Decolonizing the motherline reconnects us with our souls, our embodied aliveness, our connection to the ancestral grandmothers, our innate wisdom, our birthright, our sense of belonging to ourselves. We rediscover the pulse of life that anchors us to our story, to life, to the earth. I almost died searching for my soul, I looked everywhere. Desperately hunting for the piece of myself that was missing–a way home. I didn’t realize that both home and the way home were within me.
There were many layers to peel away before my awareness could feel her fluttering within me. Soul doesn’t shout, dominate, threaten to make herself felt. Soul flutters very gently within as if a butterfly flying through the body.
The human soul has been colonized for centuries. Colonized by our own minds, colonized by the collective spirit of patriarchy. Our colonized mothers and our grandmothers have done the work of colonization so well, teaching us from birth to believe our minds and not our bodies. To think and not to feel, to search rather than to tend.

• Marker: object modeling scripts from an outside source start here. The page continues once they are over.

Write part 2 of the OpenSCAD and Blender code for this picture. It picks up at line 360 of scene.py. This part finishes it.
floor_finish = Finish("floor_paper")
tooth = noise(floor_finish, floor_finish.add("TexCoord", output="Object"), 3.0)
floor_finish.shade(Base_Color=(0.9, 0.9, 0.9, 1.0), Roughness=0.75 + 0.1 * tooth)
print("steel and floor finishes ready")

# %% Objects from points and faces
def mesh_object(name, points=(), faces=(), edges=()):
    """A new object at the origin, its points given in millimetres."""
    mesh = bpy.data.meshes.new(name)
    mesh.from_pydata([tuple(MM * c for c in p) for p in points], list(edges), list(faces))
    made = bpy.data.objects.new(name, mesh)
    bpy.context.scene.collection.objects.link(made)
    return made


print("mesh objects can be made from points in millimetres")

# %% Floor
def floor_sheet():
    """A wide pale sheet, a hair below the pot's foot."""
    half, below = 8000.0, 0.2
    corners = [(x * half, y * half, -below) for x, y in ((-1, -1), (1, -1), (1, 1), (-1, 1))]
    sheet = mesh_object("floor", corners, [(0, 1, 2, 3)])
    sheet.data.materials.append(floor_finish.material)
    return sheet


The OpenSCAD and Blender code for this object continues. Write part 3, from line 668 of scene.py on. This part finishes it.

I realize now my mother was lost before I met her. She, like her mother, wasted her precious life trying to fit into a space that wasn’t hers. Her colonized mind overrode her soul and led her to uphold the worldview that prevented her from belonging to herself, being herself, loving herself and all the grandmothers whose shoulders she stood on.
Emptiness is all there is when we are programmed to no longer feel, when we are stolen by a wounded, power-hungry narcissistic mindset. It is like a virus that enters the organism and turns it against itself. An auto-immune disease of the Self. We have let the enemy in, and it has taken over our systems, our minds. It has programmed us to deny the existence of the feminine, of the aliveness of our own matter, of the wisdom of our soulfulness.
It’s a long journey home. Decolonizing asks us to recognize what is ours and what isn’t. What is our wildest, innate nature and what is ‘socialized’ by a system that cares only for its power-hungry self. Patriarchy is a system that will and can never recognize soul because to recognize soul is to relinquish control to it. Soul naturally leads us through life, its accumulated embodied wisdom is the bedrock of being alive. All the soul needs is to be felt, recognized as life itself.
As my soul is one with all the ancestral grandmothers of my motherline, as I feel her existence within me, I feel it within them. Our lineage is cleared of four generations of colonization and our ancients can come through again as is their right, their role, their need. The feminine is rising through our motherliness. Be quiet, go within and feel her ascending though our bodies to finally partake and take her rightful place in the dance of life. She has her warrior gear on, she knows time is running out. We can’t heal the illness of humanity with the same system that wounded it in the first place. Don’t look for her in that crumbling old system for she is not there, she is busy expressing herself in the shadows, the dark corners of our psyches. She is asking us to partner with her and do our own house cleaning. She is holding our hands as we expose the gangsters, the colonizers, the patriarchs we have been sheltering within us. She reminds us that this is the work we must do. The inner work is where we must take responsibility, each of us. I cannot see my own mother, the woman I want to grieve, until I have done the work of decolonizing my motherline. I need to grieve for my mother and not the woman who was “sacrificed before I was born.”